Aunque las administraciones de Bush y Barack Obama se mostraron más favorables a la Corte y se dedicaron a procesar a los señores de la guerra africanos y al dictador libio Muammar Gaddafi, Donald Trump volvió a oponerse firmemente en 2018, informando a la Asamblea General de la ONU que el gobierno de Estados Unidos no apoyaría a la CPI, que, según él, «no tenía jurisdicción, legitimidad ni autoridad». En 2020, la administración Trump impuso sanciones económicas y restricciones de visado a los altos funcionarios de la CPI por cualquier intento de investigar las acciones del personal estadounidense en Afganistán.
Al igual que Estados Unidos, Rusia firmó inicialmente el Tratado de Roma. Sin embargo, retiró su firma después de que Ucrania apelara a la CPI en 2014 y 2015 para que investigara los crímenes de guerra y los crímenes contra la humanidad que Rusia cometió en Ucrania.
La CPI inició una investigación preliminar que, después de la invasión militar rusa a gran escala de febrero de 2022 y el asesinato ruso de civiles y prisioneros de guerra ucranianos en Bucha, se amplió hasta convertirse en una investigación formal.

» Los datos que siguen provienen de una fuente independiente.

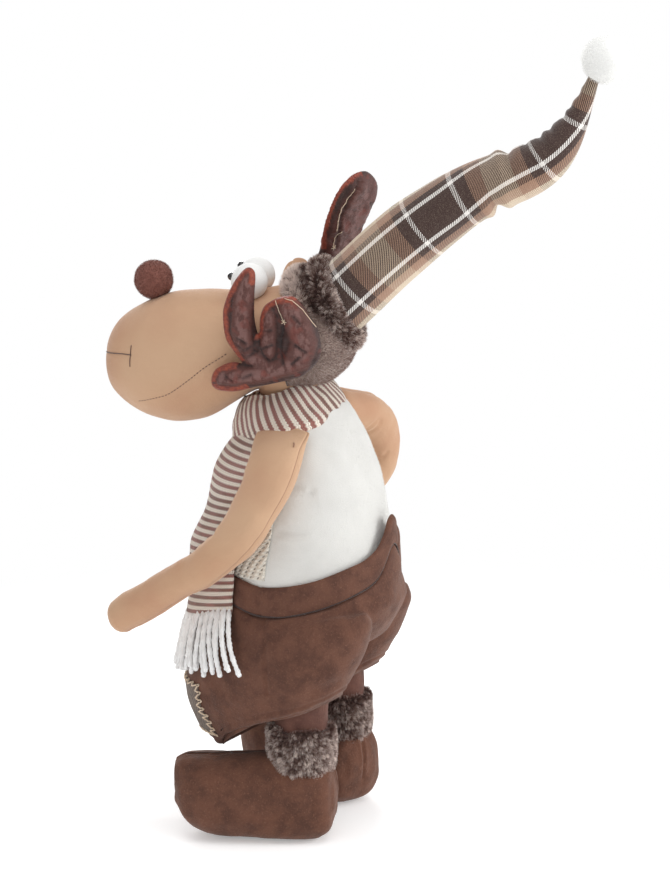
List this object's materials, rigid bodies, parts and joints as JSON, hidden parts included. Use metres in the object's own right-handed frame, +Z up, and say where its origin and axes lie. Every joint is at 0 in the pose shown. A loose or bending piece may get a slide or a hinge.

En marzo de 2023, la CPI tomó medidas audaces y emitió órdenes de arresto contra el presidente ruso, Vladimir Putin, y la Comisionada para los Derechos del Niño, Maria Lvova-Belova, por el secuestro masivo de niños ucranianos.
El gobierno ruso, que había negado previamente haber cometido algún delito en Bucha, reaccionó furiosamente a la acusación de secuestro. «La pregunta en sí misma es indignante», declaró el portavoz del Kremlin, Dmitry Peskov , y las decisiones de la CPI «son insignificantes para la Federación Rusa». Dmitry Medvedev, vicepresidente del Consejo de Seguridad de Rusia y expresidente ruso, amenazó públicamente con un ataque con misiles hipersónicos rusos contra la sede de la CPI, y señaló: «Jueces del tribunal, miren atentamente al cielo». Posteriormente, Moscú emitió órdenes de arresto contra altos funcionarios de la CPI.
Mientras tanto, Estados Unidos ha mantenido su ambivalencia hacia la CPI. Joe Biden eliminó las sanciones de Trump contra la Corte y autorizó el intercambio de información y financiación para sus investigaciones sobre las atrocidades rusas en Ucrania. Pero reafirmó «la objeción de larga data de nuestro gobierno a los esfuerzos de la Corte por afirmar su jurisdicción» sobre funcionarios estadounidenses e israelíes.
Parece probable que la administración entrante de Trump adopte una postura mucho más dura. El Congreso, liderado por los republicanos, aprobó recientemente una ley para sancionar a la CPI, mientras que el senador radical Lindsay Graham (republicano por Carolina del Sur) calificó a la Corte de «broma peligrosa», instó al Congreso a sancionar a su fiscal y advirtió a los aliados de Estados Unidos que «si intentan ayudar a la CPI, los vamos a sancionar».
La postura es absolutamente contraria a la que esas mismas grandes potencias mantuvieron durante los juicios de Nuremberg, donde los jerarcas nazis fueron ahorcados por la comisión de los mismos delitos que ahora intentan encubrir.